Investors are always looking for new ways to build wealth and ensure the value of their investment portfolios keeps increasing.

If you are a savvy investor, you have already invested in stocks, bonds, mutual funds, exchange-traded funds, and other investment vehicles. 

But, how much do you know about options trading? If you have heard about it in passing or do not know what it is, this explainer article will provide a high-level overview to get you started with this investment option.

What are Options?

An option is a tradable contract you can use to speculate about the future price of a commodity.

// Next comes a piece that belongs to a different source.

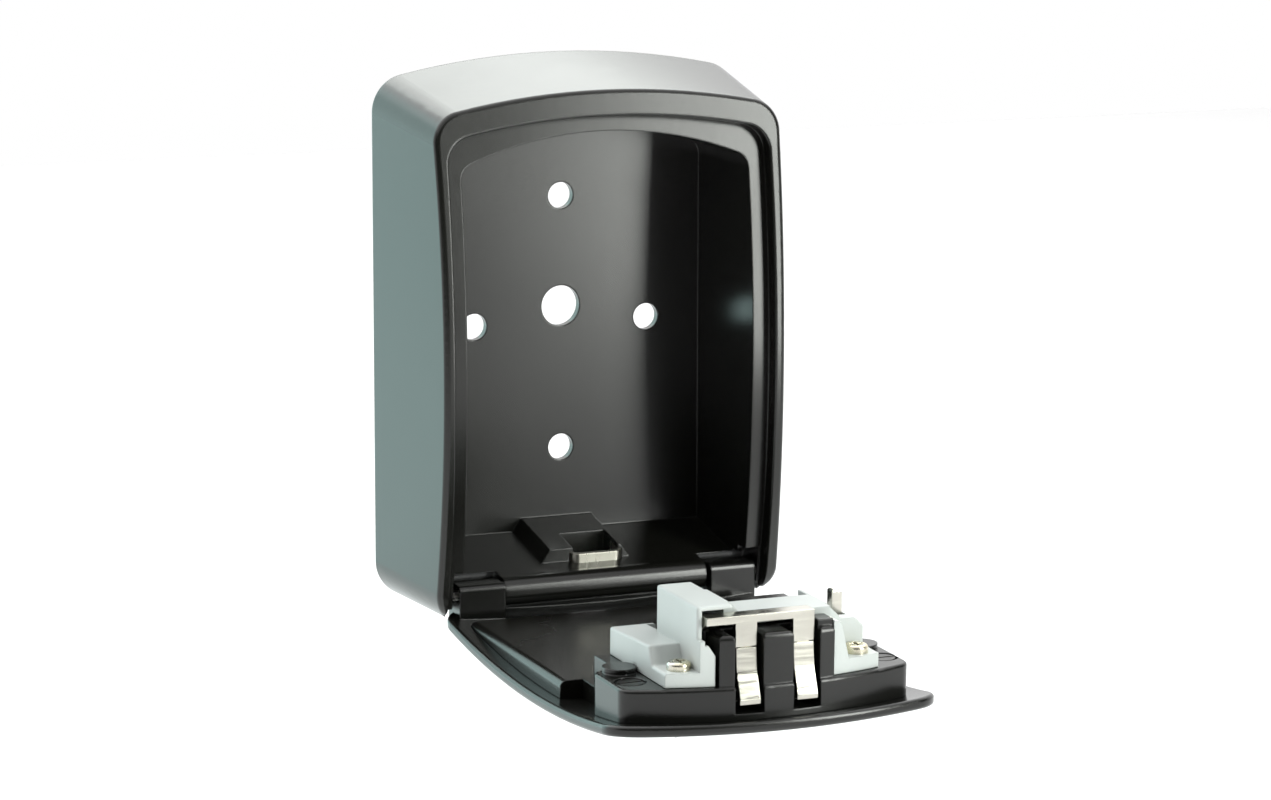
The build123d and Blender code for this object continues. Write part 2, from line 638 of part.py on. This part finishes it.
def reset_lever():
    """Flat pin that stands out of the cover, on a foot inside it."""
    pin = door_block((21.4, 24.1), (LEVER_S - 1.4, LEVER_S + 1.4), (9.0, 19.0))
    pin = fillet(pin.edges().group_by(Axis.Y)[-1], 0.6)
    foot = door_block((16.6, 24.3), (LEVER_S - 2.8, LEVER_S + 3.2), (7.6, 9.0))
    return pin + foot


def front_frame():
    """Frame set in the door's face recess: plate with dial and thumb windows, and grooved side rails."""
    x0, x1 = FRAME_X
    frame = curved_band(FRAME_X, FRAME_S, FACE_P)
    frame = frame + curved_band(FRAME_X, (FRAME_S[1] - 1.2, FRAME_S[1]), (FACE_P[0], SHUTTER_P[1]))
    frame = frame + curved_band(FRAME_X, (FRAME_S[0], FRAME_S[0] + 1.6), (FACE_P[0], FRAME_P))
    for wall, ledge in (((x0, x0 + RAIL_X), (x0, x0 + 3.6)), ((x1 - RAIL_X, x1), (x1 - 3.6, x1))):
        frame = frame + curved_band(wall, FRAME_S, (FACE_P[0], SHUTTER_P[1] + 0.25))
        frame = frame + curved_band(ledge, (FRAME_S[0], 104.0), (SHUTTER_P[1] + 0.25, FRAME_P))
    frame = frame - door_block((-16.8, 14.0), (DIAL_S - 6.6, DIAL_S + 6.6), (-30, 0))
    return frame - door_block(THUMB_WINDOW_X, THUMB_WINDOW_S, (-30, 0))


def shutter():
    """Curved weather shutter with grip ribs."""
    plate = curved_band(SHUTTER_X, SHUTTER_S, SHUTTER_P)
    for k in range(5):
        s = 69.0 + 2.6 * k
        plate = plate + curved_band((-14.0, 11.2), (s, s + 1.2), (SHUTTER_P[1] - 0.1, SHUTTER_P[1] + 0.8))
    return plate


os.makedirs("parts", exist_ok=True)
fixed = {"body_shell": body_shell, "hinge_pin": hinge_pin, "tether_loop": tether_loop}
hung = {"door_shell": door_shell, "door_liner": door_liner, "lock_case": lock_case,
        "mechanism_cover": mechanism_cover, "cover_screws": cover_screws, "case_screws": case_screws,
        "dial_axle": dial_axle, "detent_spring": detent_spring, "latch_yoke": latch_yoke,
        "thumb_slide": thumb_slide, "slide_rivets": slide_rivets, "reset_lever": reset_lever,
        "front_frame": front_frame, "shutter": shutter}
for name, make in fixed.items():
    save(name, make())
for name, make in hung.items():
    save(name, swing(make()))
for index in range(DIAL_COUNT):
    save(f"dial_ring_{index + 1}", swing(dial_ring(index)))
    save(f"dial_hub_{index + 1}", swing(dial_hub(index)))
for index, side in enumerate(("left", "right")):
    save(f"latch_tip_{side}", swing(latch_tip(index)))
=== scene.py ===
import math

import bmesh
import bpy
from mathutils import Matrix, Vector


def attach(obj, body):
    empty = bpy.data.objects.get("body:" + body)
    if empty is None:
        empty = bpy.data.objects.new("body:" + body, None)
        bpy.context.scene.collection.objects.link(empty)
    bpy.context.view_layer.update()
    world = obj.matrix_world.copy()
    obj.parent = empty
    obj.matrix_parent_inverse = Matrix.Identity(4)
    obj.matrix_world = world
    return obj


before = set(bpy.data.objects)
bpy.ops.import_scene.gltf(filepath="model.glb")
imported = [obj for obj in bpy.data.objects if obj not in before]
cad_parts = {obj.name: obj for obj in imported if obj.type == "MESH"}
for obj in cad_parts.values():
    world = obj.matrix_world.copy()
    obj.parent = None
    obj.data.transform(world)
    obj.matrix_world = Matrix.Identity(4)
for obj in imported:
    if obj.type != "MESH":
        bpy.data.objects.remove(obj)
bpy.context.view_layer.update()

# ---------------------------------------------------------------- measures (metres)
MM = 0.001
HINGE = Vector((0.0, -30.0, -66.3)) * MM
OPEN = math.radians(91.0)
DIAL_S = 100.5 * MM
DIAL_H = -0.75 * MM
DIAL_R = 10.0 * MM
DIALS = 4
DIAL_MIDDLE_X = -1.4
DIAL_PITCH = 7.4
DIAL_X = [(DIAL_MIDDLE_X + DIAL_PITCH * (i - (DIALS - 1) / 2)) * MM for i in range(DIALS)]


def door_point(x, s, h):
    """Point given in the door's own measures: x across, s from the hinge, h up from its inner face."""
    closed = Vector((x, h, s))
    return HINGE + Matrix.Rotation(OPEN, 3, "X") @ closed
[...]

When you buy one, you predict whether the price of an underlying asset will be lower or higher than it is now at a future date. Options trading is, therefore, buying and selling options contracts depending on the type you hold.

Options Terminology

To better understand how they work, you should know the different terms associated with them:

  • * Strike price – The predetermined or negotiated price.
  • * Expiration date – The final date when the trader can exercise their option(s) at the strike price.
  • * Premium – The amount paid to purchase an option. It is determined by the price and value of the underlying asset.
  • * Call and put options – A call option gives you the right to buy the security, while a put option allows you to sell it.
  • * Out-of-the-money and in-the-money – These represent unprofitable and profitable trades, respectively.

Call and Put Options

Calls and puts are the two main types and options that you can trade or invest in.

Once you pay the premium, you buy either of the two options. With a call option, you get the right to purchase the underlying security, while a put option allows you to sell it.

In both instances, you are not obligated to because you can let the contract expire.

There are rules governing when you can exercise your option, depending on whether you have an American or European one.

With an American option, you can exercise calls and put options up to the expiry date. However, you can only exercise European options on the expiration date.

How Call and Put Options Work

Since call options allow you to buy an underlying asset, you profit when the asset’s price is more than the strike price at execution. The reason is that you purchase the asset at a much lower price than the prevailing market rate.

Put options work conversely, where you make money if the asset’s price is less than the strike price when the trade is executed.

You do so because you will sell the option at a higher price than the current asset’s price, pocketing the difference.

Options selling can seem complicated, but it is not. You can learn different option selling techniques for beginners and advanced traders alike to better understand it and the strategies seasoned traders use to remain profitable

Options trading is an excellent avenue to explore if you understand trading and have a few investments.

Once you know its basics, you should educate yourself on more advanced techniques and strategies, such as trading both sell and call options with different expiry dates simultaneously.